— BEGIN DATASET ROWS —

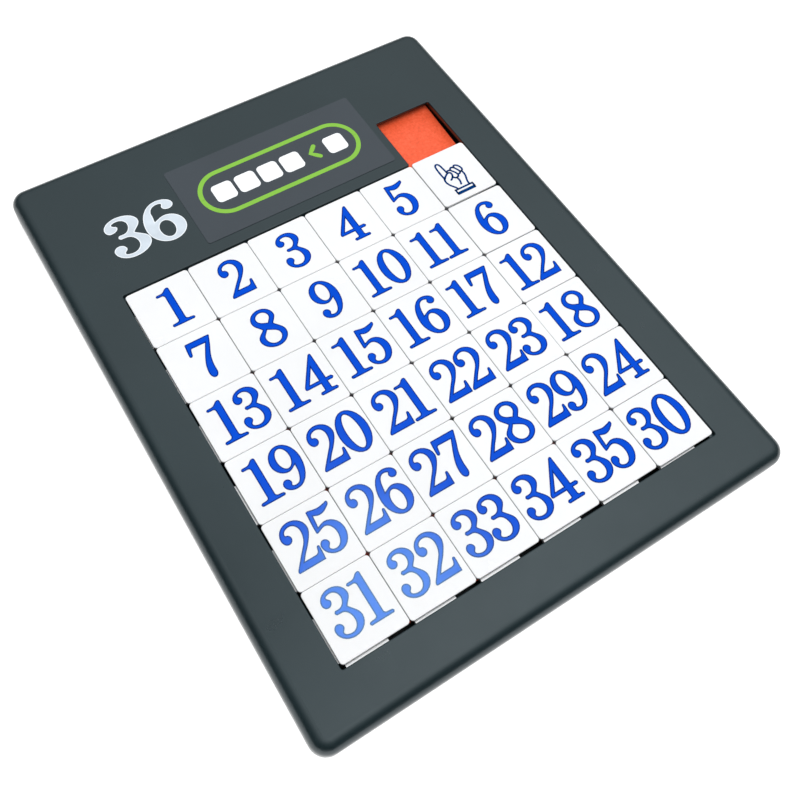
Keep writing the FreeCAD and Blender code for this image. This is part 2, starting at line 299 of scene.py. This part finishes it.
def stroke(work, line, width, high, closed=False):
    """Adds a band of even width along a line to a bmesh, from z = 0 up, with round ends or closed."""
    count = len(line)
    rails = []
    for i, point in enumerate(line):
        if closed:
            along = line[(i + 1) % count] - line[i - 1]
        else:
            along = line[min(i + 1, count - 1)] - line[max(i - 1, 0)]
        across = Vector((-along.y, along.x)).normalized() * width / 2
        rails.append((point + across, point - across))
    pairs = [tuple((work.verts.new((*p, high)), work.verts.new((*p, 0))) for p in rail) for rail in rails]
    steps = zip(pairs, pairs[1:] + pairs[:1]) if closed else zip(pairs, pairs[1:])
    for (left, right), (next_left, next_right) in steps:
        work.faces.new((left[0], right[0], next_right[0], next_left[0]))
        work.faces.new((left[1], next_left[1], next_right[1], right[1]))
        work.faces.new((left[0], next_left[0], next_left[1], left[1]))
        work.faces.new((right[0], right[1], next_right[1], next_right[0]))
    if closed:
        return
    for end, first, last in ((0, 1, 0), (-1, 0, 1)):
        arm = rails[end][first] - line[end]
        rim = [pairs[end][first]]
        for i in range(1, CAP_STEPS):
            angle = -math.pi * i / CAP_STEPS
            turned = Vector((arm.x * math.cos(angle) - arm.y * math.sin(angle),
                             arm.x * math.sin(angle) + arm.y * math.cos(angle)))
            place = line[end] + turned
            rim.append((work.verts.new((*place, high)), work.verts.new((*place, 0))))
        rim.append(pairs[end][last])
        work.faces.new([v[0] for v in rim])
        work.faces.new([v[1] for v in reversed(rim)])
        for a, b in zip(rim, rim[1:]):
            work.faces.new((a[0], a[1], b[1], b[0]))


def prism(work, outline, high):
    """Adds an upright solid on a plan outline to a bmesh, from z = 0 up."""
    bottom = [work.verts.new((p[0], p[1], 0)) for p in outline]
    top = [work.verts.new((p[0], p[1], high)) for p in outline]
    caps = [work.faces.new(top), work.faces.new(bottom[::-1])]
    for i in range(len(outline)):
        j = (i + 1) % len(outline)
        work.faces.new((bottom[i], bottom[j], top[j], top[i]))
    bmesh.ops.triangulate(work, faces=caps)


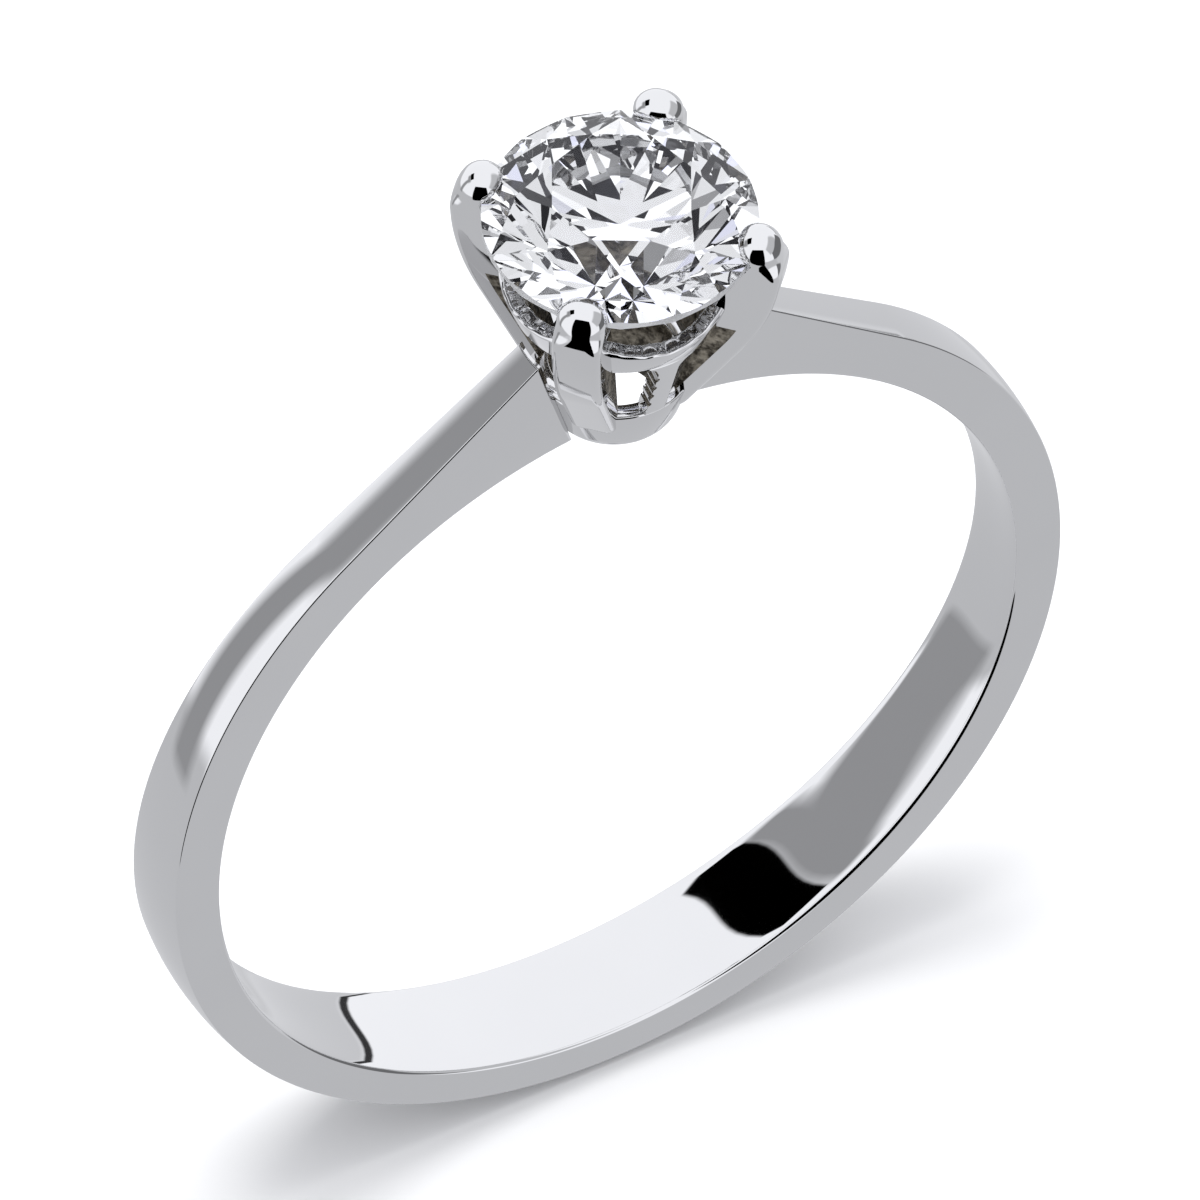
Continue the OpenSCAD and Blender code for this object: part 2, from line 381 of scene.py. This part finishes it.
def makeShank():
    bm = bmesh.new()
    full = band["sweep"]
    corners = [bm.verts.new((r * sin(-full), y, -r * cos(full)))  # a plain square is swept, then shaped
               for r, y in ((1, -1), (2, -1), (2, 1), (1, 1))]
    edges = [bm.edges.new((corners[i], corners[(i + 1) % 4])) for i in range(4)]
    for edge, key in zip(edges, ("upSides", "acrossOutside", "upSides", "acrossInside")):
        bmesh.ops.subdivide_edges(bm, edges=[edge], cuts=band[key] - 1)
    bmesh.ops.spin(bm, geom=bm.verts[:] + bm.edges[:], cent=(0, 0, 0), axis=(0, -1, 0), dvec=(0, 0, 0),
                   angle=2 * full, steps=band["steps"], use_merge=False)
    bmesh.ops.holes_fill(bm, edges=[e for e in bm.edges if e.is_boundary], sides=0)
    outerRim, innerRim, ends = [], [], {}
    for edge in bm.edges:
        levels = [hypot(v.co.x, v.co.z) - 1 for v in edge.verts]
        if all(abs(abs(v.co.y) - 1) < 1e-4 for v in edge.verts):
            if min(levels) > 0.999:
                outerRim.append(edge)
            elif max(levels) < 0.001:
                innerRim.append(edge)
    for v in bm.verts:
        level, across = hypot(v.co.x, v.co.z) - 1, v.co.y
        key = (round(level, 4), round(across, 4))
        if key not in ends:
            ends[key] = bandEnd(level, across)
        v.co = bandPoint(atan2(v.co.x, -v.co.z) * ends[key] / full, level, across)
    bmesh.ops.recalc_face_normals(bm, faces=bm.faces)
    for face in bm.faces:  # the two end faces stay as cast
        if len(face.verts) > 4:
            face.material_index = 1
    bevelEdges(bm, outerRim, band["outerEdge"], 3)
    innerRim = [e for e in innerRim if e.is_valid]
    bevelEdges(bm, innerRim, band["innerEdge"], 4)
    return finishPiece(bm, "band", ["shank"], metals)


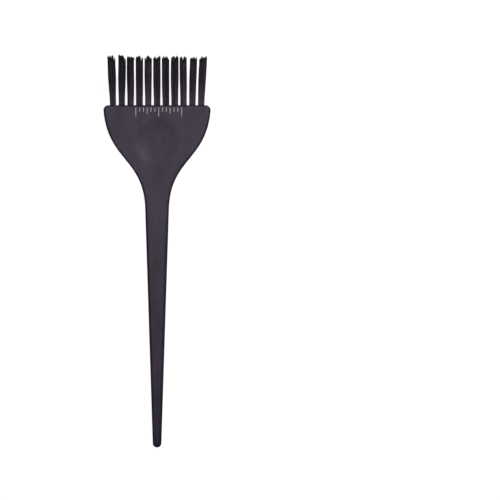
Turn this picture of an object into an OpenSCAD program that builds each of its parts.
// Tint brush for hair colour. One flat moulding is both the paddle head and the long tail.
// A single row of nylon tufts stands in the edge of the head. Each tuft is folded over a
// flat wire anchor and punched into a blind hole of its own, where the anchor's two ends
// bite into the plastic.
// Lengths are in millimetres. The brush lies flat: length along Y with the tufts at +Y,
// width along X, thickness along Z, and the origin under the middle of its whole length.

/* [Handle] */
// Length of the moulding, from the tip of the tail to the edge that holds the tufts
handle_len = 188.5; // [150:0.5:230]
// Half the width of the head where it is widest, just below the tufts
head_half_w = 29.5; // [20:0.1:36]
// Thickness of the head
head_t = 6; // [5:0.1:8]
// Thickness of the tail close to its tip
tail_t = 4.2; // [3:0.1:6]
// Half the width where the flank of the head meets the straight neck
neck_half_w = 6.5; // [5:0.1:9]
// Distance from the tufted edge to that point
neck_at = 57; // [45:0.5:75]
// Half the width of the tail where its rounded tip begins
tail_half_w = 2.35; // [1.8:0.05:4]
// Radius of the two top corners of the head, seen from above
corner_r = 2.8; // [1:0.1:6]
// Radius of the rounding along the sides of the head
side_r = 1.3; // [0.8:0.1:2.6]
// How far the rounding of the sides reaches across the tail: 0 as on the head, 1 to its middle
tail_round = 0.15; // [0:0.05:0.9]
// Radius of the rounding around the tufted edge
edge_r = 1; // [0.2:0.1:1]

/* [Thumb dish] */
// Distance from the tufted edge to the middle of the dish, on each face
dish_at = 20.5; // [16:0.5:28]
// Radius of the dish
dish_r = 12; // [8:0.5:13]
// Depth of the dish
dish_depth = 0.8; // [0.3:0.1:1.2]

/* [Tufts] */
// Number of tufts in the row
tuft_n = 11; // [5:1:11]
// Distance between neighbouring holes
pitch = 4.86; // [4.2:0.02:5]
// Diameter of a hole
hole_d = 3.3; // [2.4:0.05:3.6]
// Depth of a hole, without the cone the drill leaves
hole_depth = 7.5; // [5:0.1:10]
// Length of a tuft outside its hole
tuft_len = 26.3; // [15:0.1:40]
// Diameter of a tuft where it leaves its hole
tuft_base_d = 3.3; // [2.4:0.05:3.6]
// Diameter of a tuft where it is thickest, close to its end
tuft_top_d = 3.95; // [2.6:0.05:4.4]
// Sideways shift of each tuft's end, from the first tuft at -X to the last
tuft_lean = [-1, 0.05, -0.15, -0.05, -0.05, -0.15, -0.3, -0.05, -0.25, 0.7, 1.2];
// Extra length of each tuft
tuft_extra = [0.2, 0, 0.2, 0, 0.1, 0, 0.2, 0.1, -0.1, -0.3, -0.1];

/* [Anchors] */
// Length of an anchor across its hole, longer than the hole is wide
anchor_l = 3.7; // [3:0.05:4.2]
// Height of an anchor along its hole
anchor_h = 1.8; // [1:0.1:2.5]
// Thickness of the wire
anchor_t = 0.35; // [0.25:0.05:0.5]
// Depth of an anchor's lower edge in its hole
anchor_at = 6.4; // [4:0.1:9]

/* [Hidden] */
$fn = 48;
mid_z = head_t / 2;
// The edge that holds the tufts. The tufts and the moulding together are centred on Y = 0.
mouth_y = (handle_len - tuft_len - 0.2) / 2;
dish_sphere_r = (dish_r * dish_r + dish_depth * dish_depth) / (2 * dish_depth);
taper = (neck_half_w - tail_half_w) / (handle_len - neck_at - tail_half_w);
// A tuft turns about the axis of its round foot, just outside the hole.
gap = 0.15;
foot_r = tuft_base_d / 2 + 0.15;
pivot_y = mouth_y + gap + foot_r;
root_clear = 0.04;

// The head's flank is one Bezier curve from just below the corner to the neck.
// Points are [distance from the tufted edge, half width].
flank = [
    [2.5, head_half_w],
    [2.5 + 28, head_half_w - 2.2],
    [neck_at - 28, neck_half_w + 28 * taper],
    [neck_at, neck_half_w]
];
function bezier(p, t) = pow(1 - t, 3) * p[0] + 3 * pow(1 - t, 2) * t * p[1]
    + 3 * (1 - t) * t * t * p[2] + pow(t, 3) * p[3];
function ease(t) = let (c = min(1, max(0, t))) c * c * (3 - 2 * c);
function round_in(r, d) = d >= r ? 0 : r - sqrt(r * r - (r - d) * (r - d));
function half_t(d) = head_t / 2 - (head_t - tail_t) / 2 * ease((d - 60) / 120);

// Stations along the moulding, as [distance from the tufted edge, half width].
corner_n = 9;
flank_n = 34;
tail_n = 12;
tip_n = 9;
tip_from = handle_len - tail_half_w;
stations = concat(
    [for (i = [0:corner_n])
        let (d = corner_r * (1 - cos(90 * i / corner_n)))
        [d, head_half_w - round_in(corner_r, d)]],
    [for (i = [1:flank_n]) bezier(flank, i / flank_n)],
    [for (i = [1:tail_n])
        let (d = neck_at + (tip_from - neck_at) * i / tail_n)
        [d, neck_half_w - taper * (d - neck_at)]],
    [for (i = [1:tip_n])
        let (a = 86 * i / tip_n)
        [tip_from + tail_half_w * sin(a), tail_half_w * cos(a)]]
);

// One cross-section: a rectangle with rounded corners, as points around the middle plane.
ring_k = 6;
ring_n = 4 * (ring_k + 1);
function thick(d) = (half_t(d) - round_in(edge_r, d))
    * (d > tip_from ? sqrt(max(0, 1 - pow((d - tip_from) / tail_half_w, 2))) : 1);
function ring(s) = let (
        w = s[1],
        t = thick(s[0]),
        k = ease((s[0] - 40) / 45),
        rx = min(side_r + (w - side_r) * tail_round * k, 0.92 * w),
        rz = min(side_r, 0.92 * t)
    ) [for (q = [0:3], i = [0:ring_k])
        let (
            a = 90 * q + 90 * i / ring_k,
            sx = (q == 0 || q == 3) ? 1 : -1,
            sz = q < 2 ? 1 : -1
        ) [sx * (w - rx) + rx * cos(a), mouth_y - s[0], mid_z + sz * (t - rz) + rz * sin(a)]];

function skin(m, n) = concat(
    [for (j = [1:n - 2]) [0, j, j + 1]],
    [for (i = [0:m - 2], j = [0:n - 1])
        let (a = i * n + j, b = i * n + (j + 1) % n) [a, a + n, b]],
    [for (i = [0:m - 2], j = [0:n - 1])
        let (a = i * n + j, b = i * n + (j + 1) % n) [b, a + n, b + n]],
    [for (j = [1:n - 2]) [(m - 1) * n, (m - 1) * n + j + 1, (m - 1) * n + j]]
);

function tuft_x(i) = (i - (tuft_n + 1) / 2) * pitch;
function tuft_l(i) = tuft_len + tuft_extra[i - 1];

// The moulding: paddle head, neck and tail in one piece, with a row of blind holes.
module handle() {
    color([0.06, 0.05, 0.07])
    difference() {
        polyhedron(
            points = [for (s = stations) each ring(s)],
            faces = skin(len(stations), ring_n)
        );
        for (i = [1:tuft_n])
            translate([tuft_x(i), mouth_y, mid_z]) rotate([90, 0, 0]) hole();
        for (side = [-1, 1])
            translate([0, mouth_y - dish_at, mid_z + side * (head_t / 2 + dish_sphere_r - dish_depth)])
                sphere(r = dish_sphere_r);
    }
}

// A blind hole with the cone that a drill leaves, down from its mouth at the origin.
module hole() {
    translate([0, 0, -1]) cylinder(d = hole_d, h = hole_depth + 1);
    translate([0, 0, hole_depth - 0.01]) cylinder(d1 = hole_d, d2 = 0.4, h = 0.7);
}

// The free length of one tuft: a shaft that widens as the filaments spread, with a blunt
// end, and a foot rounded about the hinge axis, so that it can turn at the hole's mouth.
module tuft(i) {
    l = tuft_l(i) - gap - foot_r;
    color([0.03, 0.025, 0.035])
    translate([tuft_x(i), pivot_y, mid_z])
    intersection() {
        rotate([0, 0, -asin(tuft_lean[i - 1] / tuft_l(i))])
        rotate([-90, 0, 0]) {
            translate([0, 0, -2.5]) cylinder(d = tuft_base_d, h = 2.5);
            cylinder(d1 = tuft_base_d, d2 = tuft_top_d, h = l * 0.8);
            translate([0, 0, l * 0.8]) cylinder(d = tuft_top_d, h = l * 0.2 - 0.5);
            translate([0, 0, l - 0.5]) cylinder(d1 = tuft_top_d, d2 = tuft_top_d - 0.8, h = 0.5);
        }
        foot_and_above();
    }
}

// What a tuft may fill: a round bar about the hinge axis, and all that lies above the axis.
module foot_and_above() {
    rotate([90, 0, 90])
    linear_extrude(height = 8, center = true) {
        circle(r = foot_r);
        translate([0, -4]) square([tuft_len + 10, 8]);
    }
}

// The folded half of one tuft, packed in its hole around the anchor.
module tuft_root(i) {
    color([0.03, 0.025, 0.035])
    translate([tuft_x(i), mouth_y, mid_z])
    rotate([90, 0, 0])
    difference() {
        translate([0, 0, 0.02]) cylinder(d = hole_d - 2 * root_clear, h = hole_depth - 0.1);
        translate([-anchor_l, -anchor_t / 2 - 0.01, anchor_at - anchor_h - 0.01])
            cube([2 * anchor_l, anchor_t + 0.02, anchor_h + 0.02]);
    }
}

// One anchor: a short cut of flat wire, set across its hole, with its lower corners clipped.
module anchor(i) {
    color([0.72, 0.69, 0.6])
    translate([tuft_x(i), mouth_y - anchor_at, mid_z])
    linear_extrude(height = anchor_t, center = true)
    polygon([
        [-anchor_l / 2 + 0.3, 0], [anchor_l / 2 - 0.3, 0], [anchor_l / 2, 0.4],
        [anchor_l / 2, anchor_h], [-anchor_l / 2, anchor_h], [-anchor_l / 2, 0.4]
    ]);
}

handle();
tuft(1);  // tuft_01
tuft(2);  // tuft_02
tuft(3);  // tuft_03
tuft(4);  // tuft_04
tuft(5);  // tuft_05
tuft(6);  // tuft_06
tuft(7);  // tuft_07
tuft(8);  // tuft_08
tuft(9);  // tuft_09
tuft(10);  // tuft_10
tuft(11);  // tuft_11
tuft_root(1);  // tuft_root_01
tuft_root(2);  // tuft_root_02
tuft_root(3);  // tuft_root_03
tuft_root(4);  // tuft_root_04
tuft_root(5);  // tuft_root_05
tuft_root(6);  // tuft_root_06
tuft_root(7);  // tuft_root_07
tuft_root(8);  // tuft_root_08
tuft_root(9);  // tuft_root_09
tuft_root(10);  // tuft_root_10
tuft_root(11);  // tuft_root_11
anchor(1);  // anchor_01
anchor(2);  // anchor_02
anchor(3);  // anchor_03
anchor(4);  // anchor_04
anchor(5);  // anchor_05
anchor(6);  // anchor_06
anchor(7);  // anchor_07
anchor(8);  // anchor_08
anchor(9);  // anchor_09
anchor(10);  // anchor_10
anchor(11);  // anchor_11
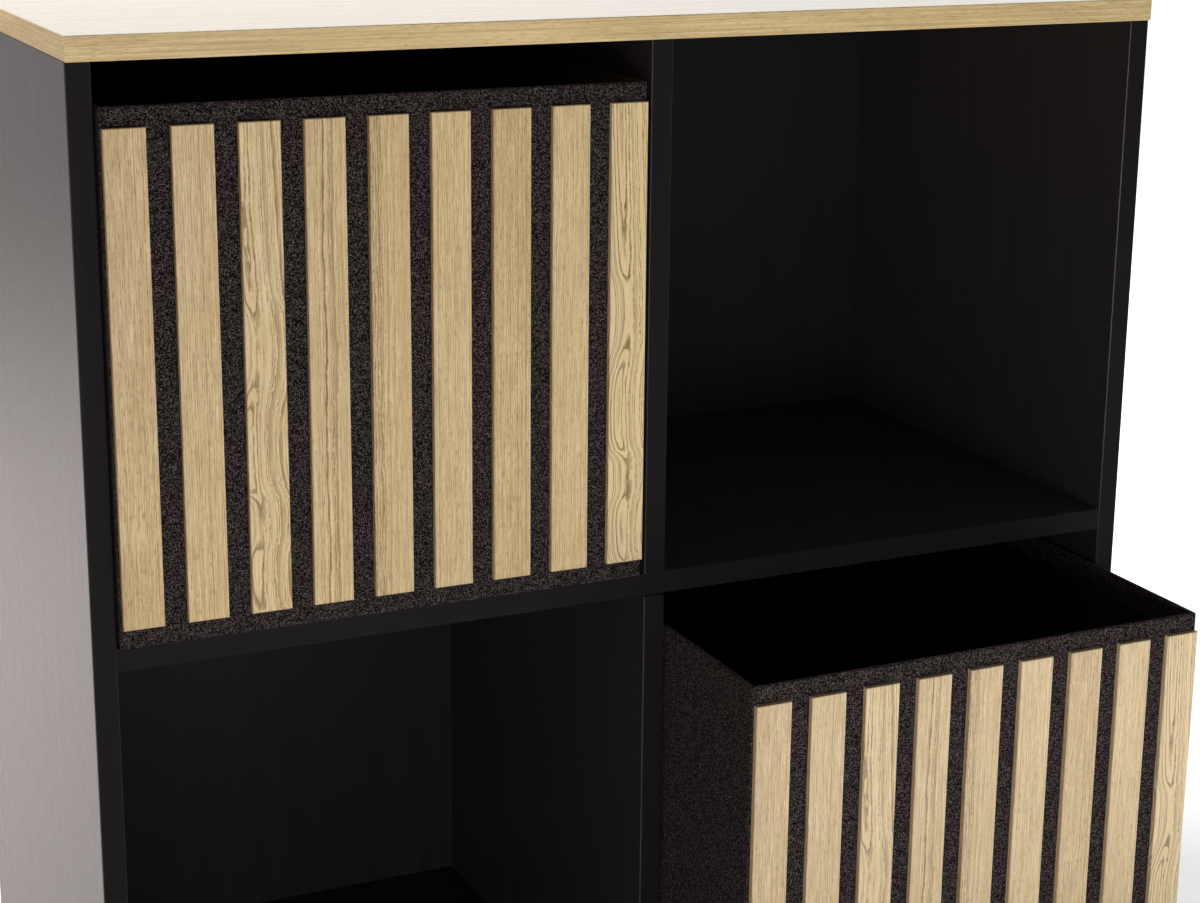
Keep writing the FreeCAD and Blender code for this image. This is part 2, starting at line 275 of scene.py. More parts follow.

— END DATASET ROWS —

Look through the entries and work out how many lines have the word "this" in them; reply with that number only.

» EXERCISE RESULT
4